Artist’s drawings found under famous Da Vinci painting

With the use of cutting edge technology

Two different drawings of the ‘Virgin of the Rocks’ by Leonardo da Vinci lying beneath the painting have been revealed with the use of cutting edge imaging techniques. The research was carried out by the National Gallery in London

The figures of the painting are depicted in two distinct drawings in different poses. In the first drawing the infant Christ is embraced by an angel more tightly and both are positioned higher up, while the Virgin is depicted looking at them. The second underdrawing is more similar to the final version, but the infant Christ’s head is seen in profile and some parts of the angel’s curly hair have been removed. This second version displays the artist’s characteristic elaborations and adjustments from drawing to painting.

The new images were discovered due to a material used for their making which contained zinc. Macro x-ray fluerescence (MA-XRF) maps along with new infrared and hyperspectral have showed where this chemical was present and researchers were able to recreate the initial drawings.

An exploration of Leonardo’s genius as a painter focusing on the ‘Virgin of the Rocks’ will be offered to visitors of the National Gallery, marking 500 years after his death. The ‘Leonardo: Experience a Masterpiece’ will take place at the ground floor galleries which will be completely transformed into a space that investigates this painting and the inventive mind that created it.

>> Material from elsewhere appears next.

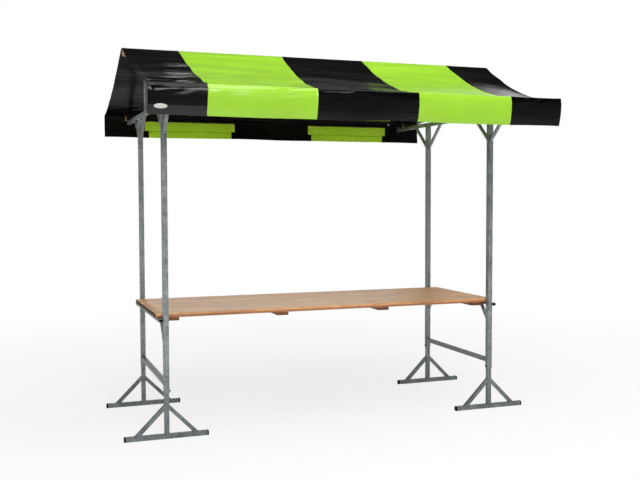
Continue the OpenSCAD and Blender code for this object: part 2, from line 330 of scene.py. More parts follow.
def pine(name, pale, warm, dark, stave, growth, gloss, knots=0.35, shade=None):
    """Planed pine, sawn along the grain that runs with X or Y: long flame lines and broad
    streaks, a tint for each stave, small knots. stave is the width of one glued stave,
    growth the axis that the grain runs along, and shade the two heights between which
    painted shade darkens the wood downward."""
    material, tree, surface = new_material(name)
    place = object_place(tree)
    axes = add(tree, "SeparateXYZ", {0: place})
    across = axes.outputs[1 if growth == "X" else 0]
    staves = add(tree, "Math", {0: across, 1: stave}, operation="DIVIDE").outputs[0]
    number = add(tree, "Math", {0: staves}, operation="FLOOR").outputs[0]
    own = add(tree, "TexWhiteNoise", {"W": number}, noise_dimensions="1D")
    shift = add(tree, "VectorMath", {0: own.outputs["Color"], 1: (7.0, 7.0, 7.0)}, operation="MULTIPLY")
    moved = add(tree, "VectorMath", {0: place, 1: shift.outputs[0]}, operation="ADD").outputs[0]
    along = (34, 1, 1) if growth == "X" else (1, 34, 1)
    wavy = (7, 1, 1) if growth == "X" else (1, 7, 1)
    fibres = noise(tree, moved, 3.2 * MM, detail=3, stretch=along)
    flames = noise(tree, moved, 26 * MM, detail=3, roughness=0.45, stretch=wavy)
    rings = add(tree, "Math", {0: flames, 1: 46.0}, operation="MULTIPLY")
    lines = add(tree, "Math", {0: rings.outputs[0]}, operation="SINE").outputs[0]
    tone = mixed(tree, remap(tree, lines, -1, 1, 0, 1), linear(pale), linear(warm))
    tinted = mixed(tree, remap(tree, own.outputs["Value"], 0, 1, 0.0, 0.4), tone, linear(warm), "MULTIPLY")
    broad = noise(tree, moved, 55 * MM, detail=4, roughness=0.6, stretch=wavy)
    streaked = mixed(tree, remap(tree, broad, 0.48, 0.68, 0, 0.5), tinted, linear(dark))
    fine = mixed(tree, remap(tree, fibres, 0.45, 0.75, 0, 0.4), streaked, linear(dark))
    knot_apart = (0.26, 0.10, 0.10) if growth == "X" else (0.10, 0.26, 0.10)
    spread = add(tree, "Mapping", {"Vector": moved, "Scale": [1 / apart for apart in knot_apart]})
    spots = add(tree, "TexVoronoi", {"Vector": spread.outputs[0], "Scale": 1.0, "Randomness": 0.9})
    lot = add(tree, "SeparateColor", {0: spots.outputs["Color"]}).outputs[0]
    some = add(tree, "Math", {0: lot, 1: 1 - knots}, operation="GREATER_THAN").outputs[0]
    ring = remap(tree, spots.outputs["Distance"], 0.05, 0.14, 0.9, 0)
    knot = add(tree, "Math", {0: ring, 1: some}, operation="MULTIPLY").outputs[0]
    coloured = mixed(tree, knot, fine, linear(dark))
    if shade:
        # painted shade: below the given heights the wood is mixed toward its dark colour, as its lower
        # faces turn from the light
        low = remap(tree, axes.outputs[2], shade[0], shade[1], 0.75, 0)
        coloured = mixed(tree, low, coloured, linear(dark))
    tree.links.new(coloured, surface.inputs["Base Color"])
    tree.links.new(remap(tree, fibres, 0.3, 0.7, gloss, gloss + 0.14), surface.inputs["Roughness"])
    surface.inputs["IOR"].default_value = 1.5
    bumped(tree, surface, fibres, 0.12 * MM, 0.6)
    return material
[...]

A wide range of multi-sensory experiences will be presented across four separate rooms. Visitors will be able to step inside a similar chapel setting and see what art historical research suggests the painting’s setting may have looked like. They will be able to explore Leonardo’s own research, which informed the specific compositions in the painting. In addition they will see how Leonardo used his scientific studies to create strong effects of light and shadow in his painting. The modern process of discovery in a conservation studio, where the mysteries and secrets of a painting are uncovered, will also be brought to life with visitors being able to engage in detail with the latest findings underneath ‘The Virgin of the Rocks’.